One of the dominant issues, the weakness of the Chinese yuan, continues, albeit at a somewhat slower pace. The yuan has weakened now for seven consecutive sessions. It was the fifth consecutive session that the PBOC set the dollar's reference rate (FIX) higher. Key money market rates (7-day repo rate) 12 bp to just below 3.10%, to its lowest level since last May.
There is some speculation that the PBOC is buying dollars and selling yuan. Yesterday, PBOC figures released suggested that Chinese banks bought a record $73 bln of foreign currency in the onshore market in January, reflecting clients' demand for yuan. This represented a marked acceleration for even the heady pace seen in H2 13 (when PBOC reserves jumped by nearly $500 bln). The Wall Street Journal reports that some of this money was invested in "target redemption forwards", which in essence rewards, as in pay out monthly, for yuan appreciation, but punish severely for yuan weakness. The proximate key level to begin triggering some of these losses may be around CNY6.15 (CNY6.120-CNY6.134 today).
The decline in money market rates and the first decline in 10-year yields in six sessions helped calm nerves and the Shanghai Composite rose 0.35% (though financials slipped), snapping a four day decline. The PBOC helped by playing down the significance of the price action, suggesting it was primarily a reflection of market forces and it should not be over interpreted.
It appears that the most common interpretation of the CNY developments is that the PBOC is introducing two-way risk as a prelude to widening the 1% band against the dollar. While this is possible, we note that in the past two times the band was widened, it was not proceeded by such a tactic. As we have seen with money market squeezes, Chinese officials seem more interested in teaching lessons than changing policy.
In Europe, where new economic developments are light, official statements loom large. First, the German Constitutional Court ruled, in a 5-3 vote, that the 3% threshold for German parties to enter the EU parliament (election in May) is unconstitutional. Previously, it had ruled that a 5% threshold was unconstitutional and the Bundestag lowered it to 3%.
Today's decision increases the likelihood that the AfD and maybe even the Pirate Party, is represented in the EU parliament. If anything, we suspect, it is more likely to take votes away from the CDU than the SPD.
We note that a threshold for representation in the German parliament is constitutional because it has been argued, it is necessary for the functioning of parliament. When the Bundestag lowered the threshold it justified its move in similar terms: otherwise, parliament is fragmented. The German Constitutional Court ruling today, in the context of the recent doubts raised over OMT (before seeking a preliminary judgment from the European Court of Justice), is cast in a particularly anti-Europe light.
The second European official comment is ECB's Nowotny from Austria.

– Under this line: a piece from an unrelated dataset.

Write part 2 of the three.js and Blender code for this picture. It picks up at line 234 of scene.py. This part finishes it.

As speculation mounts ahead of next week's ECB meeting, talk of a rate cut has increased, even if not seen in the euro itself. There is some speculation that the ECB, which says it is technically prepared and all options are on the table, will cut the deposit rate, which is now at zero. Nowotny's comment, which we suspect are representative of broader opinion among the central bankers, showed a reluctance to push the deposit rate negative. He cited psychological reasons.
We argue that a small 10-15 bp cut in the refi rate is symbolic and that a cut in the 75 bp lending rate would be more effective in capping EONIA and reducing its volatility. We have long favored measures that boost the securitzation market to encourage lending to SME and households. The negative deposit rate and QE itself, we continue to regard as extreme measures that have a high hurdle which is not being met.

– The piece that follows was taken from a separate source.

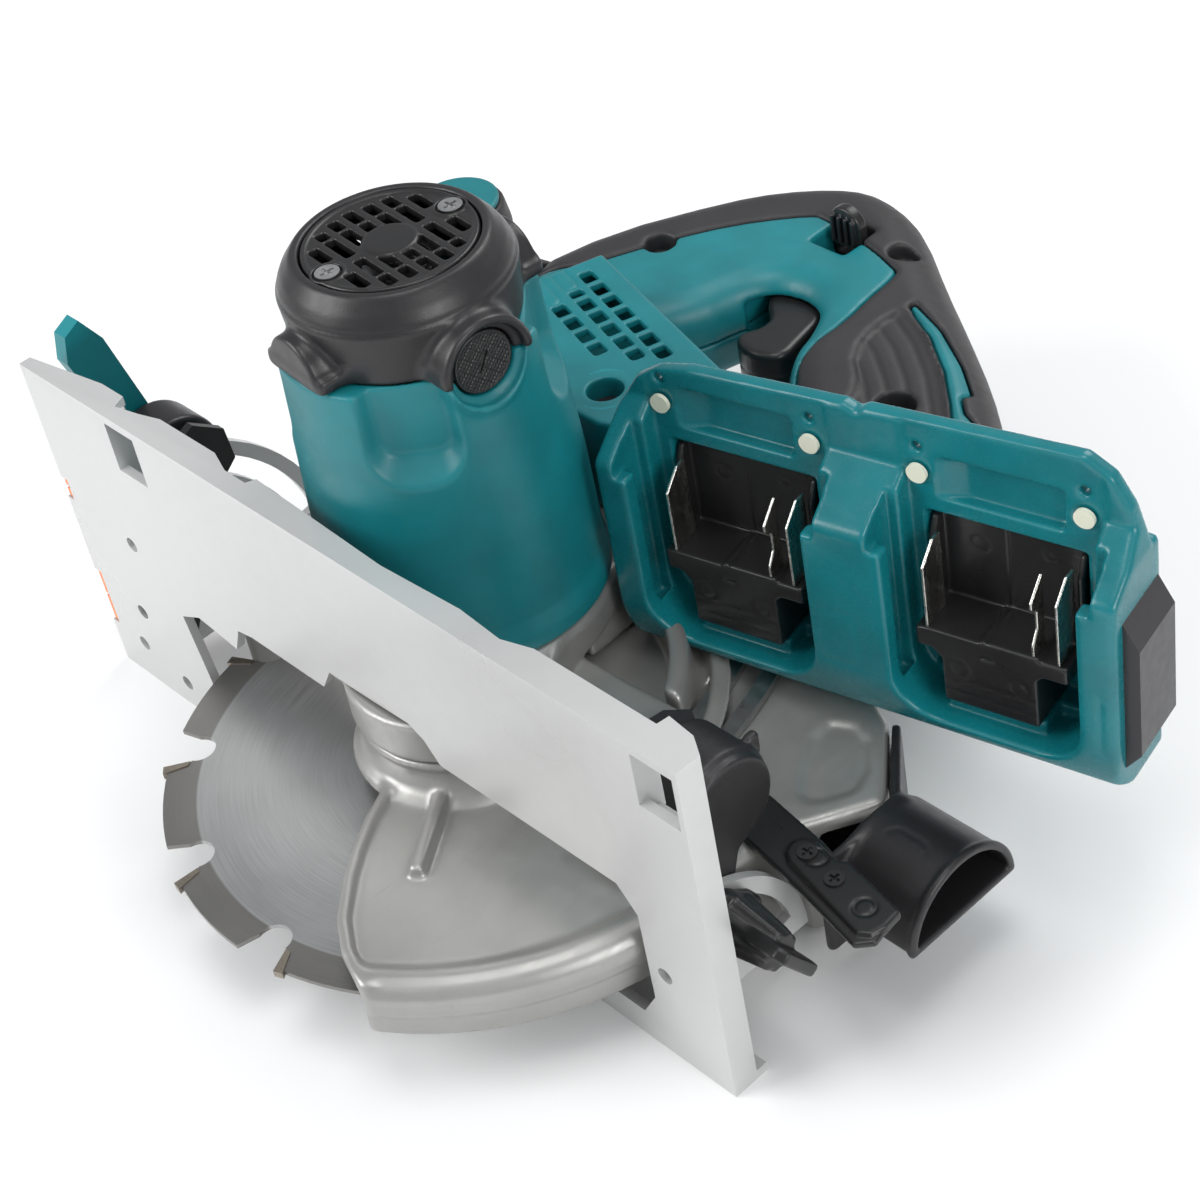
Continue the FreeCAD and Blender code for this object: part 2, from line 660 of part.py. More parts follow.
def nozzle_parts():
    flange = plate_x([(47, -20), (94, -20), (94, 14.5), (47, 14.5)], 119.7, 121.7)
    outlet = fused([half_round(0, 119.8, 150), flange])
    save("dust_nozzle", less(outlet, [half_round(2.0, 100, 160)]))
    arm = plate([(95, 57.5), (98.5, 42), (150, 32), (152, 38), (150, 45), (118, 53)], 15.1, 17.6)
    save("nozzle_arm", less(arm, [cyl(1.6, 14, 19, spot) for spot in nozzle_screw_spots()]))
    screws = [screw(1.5, 2.8, 19.0, 1.4, 4.0, spot) for spot in nozzle_screw_spots()]
    save("nozzle_screws", Part.makeCompound(screws))


def nozzle_screw_spots():
    return [(118.0, 47.0), (130.0, 44.5)]


# ---------------------------------------------------------------- tilting brackets and depth guide

depth_axis = (pivot_x, pivot_y)


def hood(x0, x1):
    return cyl_x(16.0, x0, x1, clamp_y, clamp_z)


def bracket_plate(x0, x1):
    """Upright plate that joins the tilt pin low on the blade side to the clamp hood on the motor side."""
    points = [(3.7, -14), (4.5, -17), (7, -19), (13, -19), (26, 8), (32, 26), (47, 38), (46, 50), (36, 57.5),
              (18, 50), (4.5, 20)]
    return plate_x(points, x0, x1)


def front_bracket():
    body = [bracket_plate(-131.4, -128.4)]
    for z0 in (16.6, 33.4):
        ear = plate([(-129, 15), (-112, 15), (-112, 37), (-129, 37)], z0, z0 + 4.0)
        body.append(fused([ear, cyl(11.0, z0, z0 + 4.0, depth_axis)]))
    cuts = [cyl_x(3.0, -160, -120, clamp_y, clamp_z), cyl(4.0, 10, 45, depth_axis),
            cyl_x(3.0, -140, -120, bevel_y, bevel_z)]
    return less(fused(body), cuts)


def rear_bracket():
    body = fused([bracket_plate(106.4, 109.0), hood(88, 106.4)])
    cuts = [cyl_x(2.5, 104, 110, wing_y, wing_z), cyl_x(3.0, 100, 112, bevel_y, bevel_z),
            cyl_x(13.5, 90.5, 104, clamp_y, clamp_z)]
    return less(body, cuts)


wing_y = 19.0
wing_z = 16.0


def depth_guide():
    """Curved steel arm about the front pivot with a long slot for the clamp bolt."""
    inner = guide_radius - guide_width / 2
    outer = guide_radius + guide_width / 2
    arm = sector(outer, inner, -4, 44, 15.8, 18.2, depth_axis)
    foot = plate([(60, 14), (106.4, 16), (106.4, 30), (72, 34)], 15.8, 18.2)
    slot = sector(guide_radius + 3.2, guide_radius - 3.2, 6, 41, 10, 20, depth_axis)
    return less(fused([arm, foot]), [slot])


def cradle_parts():
    save("front_bracket", front_bracket())
    save("clamp_hood", less(hood(-151.5, -135.2), [cyl_x(3.0 + fit_gap, -160, -120, clamp_y, clamp_z)]))
    pins = [cyl_x(3.0, -136.5, -128.4, bevel_y, bevel_z), cyl_x(3.0, 106.4, 114.5, bevel_y, bevel_z)]
    save("tilt_pins", Part.makeCompound(pins))
    save("rear_bracket", rear_bracket())
    save("depth_guide", depth_guide())
    save("pivot_pin", fused([cyl(4.0, 15.4, 38.4, depth_axis), cyl(6.5, 37.4, 40.0, depth_axis)]))
    save("clamp_bolt", cyl_x(3.0, -157.5, -126.0, clamp_y, clamp_z))
    hub = cyl_x(7.0, -158.5, -152.0, clamp_y, clamp_z)
    arm = plate_x([(26, 44), (14, 84), (16, 93), (22, 96), (28, 86), (38, 46)], -158.5, -152.5)
    save("bevel_lever", less(fused([hub, arm]), [cyl_x(3.0 + fit_gap, -160, -150, clamp_y, clamp_z)]))
    bolt = fused([cyl(3.0, 15.0, 31.0, clamp_spot), cyl(5.5, 12.9, 15.0, clamp_spot)])
    lever = plate([(60, 53), (59, 46), (74, 26), (81, 28), (73, 54), (66, 58)], 27.4, 32.0)
    save("depth_lever", fused([bolt, lever]))


# ---------------------------------------------------------------- base

def wing_screw():
    """Wing screw at the back: coned body, two wings, stud through the rear quadrant."""
    body = Part.makeCone(8.5, 5.5, 22.0, V(118.2, wing_y, wing_z), X_AXIS)
    wings = box(131, 147, wing_y - 1.8, wing_y + 1.8, wing_z - 12, wing_z + 12)
    collar = cyl_x(7.0, 113.0, 118.2, wing_y, wing_z)
    return fused([body, wings, collar, cyl_x(2.5 - fit_gap, 106.5, 119, wing_y, wing_z)])


def arc_x(outer, inner, start, end, x0, x1):
    """Ring sector about the tilt axis; angles run from +Y towards +Z."""
    points = []
    steps = 14
    for radius, order in ((outer, range(steps + 1)), (inner, range(steps, -1, -1))):
        for step in order:
            angle = math.radians(start + (end - start) * step / steps)
            points.append((bevel_y + radius * math.cos(angle), bevel_z + radius * math.sin(angle)))
    return plate_x(points, x0, x1)


def quadrants():
    """Front and rear plates on the base, each with a slot about the tilt axis and a tilt pin hole."""
    clamp_radius = math.hypot(clamp_y - bevel_y, clamp_z - bevel_z)
    wing_radius = math.hypot(wing_y - bevel_y, wing_z - bevel_z)
    front = [arc_x(clamp_radius + 8, clamp_radius - 8, 8, 86, -134.8, -131.8),
             plate_x([(3, -21), (3, 58), (14, 56), (12, 30), (16, -4), (62, -9), (70, -5), (64, -20)],
                     -134.8, -131.8)]
    front_cuts = [arc_x(clamp_radius + 3.3, clamp_radius - 3.3, 12, 71, -136, -130),
                  cyl_x(3.0 + fit_gap, -136, -130, bevel_y, bevel_z)]
    rear = [arc_x(wing_radius + 8, 1.0, 0, 82, 109.4, 112.4),
            plate_x([(3, -21), (3, 26), (14, 22), (15, -21)], 109.4, 112.4)]
    rear_cuts = [arc_x(wing_radius + 2.9, wing_radius - 2.9, 12, 76, 109, 113),
                 cyl_x(3.0 + fit_gap, 109, 113, bevel_y, bevel_z)]
    return [less(fused(front), front_cuts), less(fused(rear), rear_cuts)]


blade_slot = [(-101.9, 18), (-91.3, 23), (-72.8, 20.3), (-68.3, 30.1), (-60.7, 31.6), (-26, 31.6),
              (-20.5, 40.2), (-2.5, 40.6), (15, 41.3), (21, 38.2), (26, 31.6), (96.6, 32.4), (103, 24.5),
              (103, -8), (97, -18), (-97, -18), (-97, -9)]
base_holes = [(-120.3, 37.6), (-129.8, 4.8), (-136.8, -12.4), (-115.2, -17.9), (109.4, 5.3)]
window_starts = (-110.0, 113.5)
window_length = 14.5


def base_plate():
    """Cast sole: sheet with low walls round its edge, ribs beside the blade slot and two fence windows."""
    sheet = box(base_front, base_rear, 0, base_sheet, base_right, base_left)
    edge = [(base_front, 0), (base_front, 4), (-123, base_wall), (-112, base_wall), (-110, 5), (-101, 7),
            (-93, base_wall), (-66, base_wall), (-57, 6.2), (-47.5, 6.2), (-46, 9.2), (12, 6.5), (43, 7.9),
            (60, 6.5), (70, base_wall), (114, base_wall), (114.5, 13.2), (124, 12), (base_rear, 8.3),
            (base_rear, 0)]
    side = plate(edge, base_left - 3, base_left)
    back = box(base_rear - 3, base_rear, 0, 8.3, base_right, base_left)
    front = box(base_front, base_front + 2.5, 0, 4, base_right, base_left)
    right = box(base_front, base_rear, 0, 4, base_right, base_right + 2.5)
    ribs = [box(-100, 100, 0, 6.5, 44, 46.5), box(-100, 126, 0, 6.5, 66, 68)]
    for start in window_starts:
        ribs.append(box(start - 2, start, 0, 8, 66, 90))
    for x in (-70, -20, 40, 80):
        ribs.append(box(x, x + 2, 0, 6.0, 46, 90))
    ear = box(116, base_rear, 0, 12, base_right, base_right + 3)
    cuts = [plate_y(blade_slot, -1, 12)]
    for start in window_starts:
        cuts.append(box(start, start + window_length, -1, 6.2, 72, 89.5))
    for x, z in base_holes:
        cuts.append(cyl_y(2.6, -1, 8, x, z))
    for z0, z1 in ((-11, 11), (41, 49)):
        cuts.append(box(base_front - 1, base_front + 3.5, -1, 6, z0, z1))
    return less(fused([sheet, side, back, front, right, ear] + ribs), cuts)


def sight_guides():
    """Orange cutting line sights in the two notches of the front edge."""
    guides = []
    for z0, z1 in ((-10.7, 10.7), (41.3, 48.7)):
        tongue = box(base_front + 0.6, base_front + 3.3, 0.6, 5.0, z0, z1)
        foot = box(base_front + 0.6, base_front + 12, 3.0, 5.0, z0, z1)
        notch = box(base_front, base_front + 2.2, 0, 6, (z0 + z1) / 2 - 0.6, (z0 + z1) / 2 + 0.6)
        guides.append(fused([tongue, foot]).cut(notch))
    return Part.makeCompound(guides)


def base_parts():
    save("base_plate", base_plate())
    save("bevel_quadrants", Part.makeCompound(quadrants()))
    save("sight_guides", sight_guides())
    save("wing_screw", wing_screw())


os.makedirs("parts", exist_ok=True)
spindle_parts()
armature_parts()
motor_parts()
head_parts()
guard_parts()
handle_parts()
control_parts()
nozzle_parts()
cradle_parts()
base_parts()
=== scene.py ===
import json
import math
import bpy
import numpy as np
from mathutils import Matrix, Vector


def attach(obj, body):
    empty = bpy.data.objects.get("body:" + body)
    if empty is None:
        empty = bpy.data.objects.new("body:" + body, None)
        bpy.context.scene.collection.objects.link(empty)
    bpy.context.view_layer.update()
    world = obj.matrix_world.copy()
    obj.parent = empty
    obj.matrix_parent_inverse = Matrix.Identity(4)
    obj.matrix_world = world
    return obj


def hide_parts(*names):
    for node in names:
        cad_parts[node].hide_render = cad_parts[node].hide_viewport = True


# A circular saw on its blade side. Shapes are drawn in the saw's own millimetres: x to the rear, y from the
# sole up to the handle, z from the blade up to the motor, with the arbor at x = 0 and the sole at y = 0.
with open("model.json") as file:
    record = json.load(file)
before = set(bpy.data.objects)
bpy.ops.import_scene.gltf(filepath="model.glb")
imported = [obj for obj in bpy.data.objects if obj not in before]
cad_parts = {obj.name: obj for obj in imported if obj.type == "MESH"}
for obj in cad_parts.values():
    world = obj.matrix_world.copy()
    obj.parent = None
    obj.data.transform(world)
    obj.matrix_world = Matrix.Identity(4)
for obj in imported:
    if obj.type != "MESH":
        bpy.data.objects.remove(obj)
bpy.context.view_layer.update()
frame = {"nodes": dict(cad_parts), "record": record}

SAW_ORIGIN = np.array([8.0, 98.3, -28.4])
ARBOR = (0.0, 28.0)
MOTOR = (-18.5, 53.0)
MOTOR_ROOM = 42.3
PIVOT = (-112.0, 26.0)
GUIDE_RADIUS = 180.0


def place(points):
    """Saw millimetres to metres in the row frame."""
    return (np.asarray(points, float) - SAW_ORIGIN) / 1000.0


def turned(g, centre, degrees):
    """Two flat coordinates about a centre, turned so that the first points to that side."""
    a = math.radians(degrees)
    dx, dy = g.x - centre[0], g.y - centre[1]
    return dx * math.cos(a) + dy * math.sin(a), dy * math.cos(a) - dx * math.sin(a)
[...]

The euro remains is in narrow ranges and even news that the second German bond auction in two weeks saw weak demand, is forcing the BBK to retain a higher percentage. Today it was a 30-yar bond and the BBK retained 18.7%, the highest since July 2012. Total bids was for 2.794 bln euros while Germany wanted to raise 3 bln euros. It was the first uncovered 30-year bund auction since April 2012 and was sloppy in the sense of a large tail (about three times larger than recent average).

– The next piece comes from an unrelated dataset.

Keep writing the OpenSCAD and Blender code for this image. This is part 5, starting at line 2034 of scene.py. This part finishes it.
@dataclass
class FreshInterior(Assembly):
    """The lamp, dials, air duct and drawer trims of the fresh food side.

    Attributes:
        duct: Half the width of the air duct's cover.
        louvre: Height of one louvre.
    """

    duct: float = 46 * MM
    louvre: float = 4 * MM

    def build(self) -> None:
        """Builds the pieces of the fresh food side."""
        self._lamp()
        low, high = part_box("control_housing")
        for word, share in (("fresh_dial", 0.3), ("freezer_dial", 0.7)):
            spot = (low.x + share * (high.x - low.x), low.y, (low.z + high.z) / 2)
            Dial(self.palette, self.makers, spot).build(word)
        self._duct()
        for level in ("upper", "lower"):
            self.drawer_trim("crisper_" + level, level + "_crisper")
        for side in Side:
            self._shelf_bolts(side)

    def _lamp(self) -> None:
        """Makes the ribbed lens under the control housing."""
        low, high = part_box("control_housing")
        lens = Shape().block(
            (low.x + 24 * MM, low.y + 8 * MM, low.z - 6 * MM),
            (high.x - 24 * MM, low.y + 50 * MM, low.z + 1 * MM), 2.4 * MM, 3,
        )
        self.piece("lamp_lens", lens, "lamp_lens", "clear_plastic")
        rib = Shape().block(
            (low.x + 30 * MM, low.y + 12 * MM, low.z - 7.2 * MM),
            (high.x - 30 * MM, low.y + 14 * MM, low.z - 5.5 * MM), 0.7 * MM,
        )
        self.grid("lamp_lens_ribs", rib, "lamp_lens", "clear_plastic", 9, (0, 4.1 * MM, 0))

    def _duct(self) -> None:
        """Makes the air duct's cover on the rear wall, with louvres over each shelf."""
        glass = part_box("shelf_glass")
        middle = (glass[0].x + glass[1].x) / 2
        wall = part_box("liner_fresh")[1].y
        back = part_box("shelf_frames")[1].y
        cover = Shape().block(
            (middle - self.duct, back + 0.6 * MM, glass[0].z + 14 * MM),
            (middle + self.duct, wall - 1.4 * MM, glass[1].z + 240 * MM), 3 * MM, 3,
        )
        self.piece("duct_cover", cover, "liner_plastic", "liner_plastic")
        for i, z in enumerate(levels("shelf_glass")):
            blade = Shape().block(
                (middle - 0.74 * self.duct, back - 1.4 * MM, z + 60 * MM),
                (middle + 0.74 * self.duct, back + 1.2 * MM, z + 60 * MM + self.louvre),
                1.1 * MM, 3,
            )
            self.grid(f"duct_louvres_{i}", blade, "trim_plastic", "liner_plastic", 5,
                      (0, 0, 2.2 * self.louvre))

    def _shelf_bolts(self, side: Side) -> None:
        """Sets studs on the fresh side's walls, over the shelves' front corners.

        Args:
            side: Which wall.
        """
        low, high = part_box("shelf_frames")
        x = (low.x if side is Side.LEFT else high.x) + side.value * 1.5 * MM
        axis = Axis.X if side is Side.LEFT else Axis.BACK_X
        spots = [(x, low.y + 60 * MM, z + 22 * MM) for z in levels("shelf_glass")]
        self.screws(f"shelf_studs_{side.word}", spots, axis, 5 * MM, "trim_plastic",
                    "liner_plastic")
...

We note that 3-month implied euro volume is just below 6.50%, which is a little above multi-year lows set last week below 6.4%. One week implied volume is near 5.7%, which is still one percentage point above 6-year lows seen in late December 2013.
The North American calendar is light. The main US economic report is January new home sales. The market is looking for a 3.4% decline on top of the 7.0% fall in December and 3.9% decline in November. It corrects from the nearly 15% rise in October. Most of the US data continues to be reported worse than expectations, which means that economists have not been sufficiently appreciating the slowdown (whatever the causes). When this reverses, it will be an important signal to investors.
Two Fed presidents speak. Rosengren is a non-voting dove and Pianalt is a voting member of the FOMC. She is also seen as more allied with the dovish wing, which at present wants to continue with the measured tapering.
Later today, Brazil's central bank is expected to hike the overnight rate (Selic) 25 bp to 10.75%.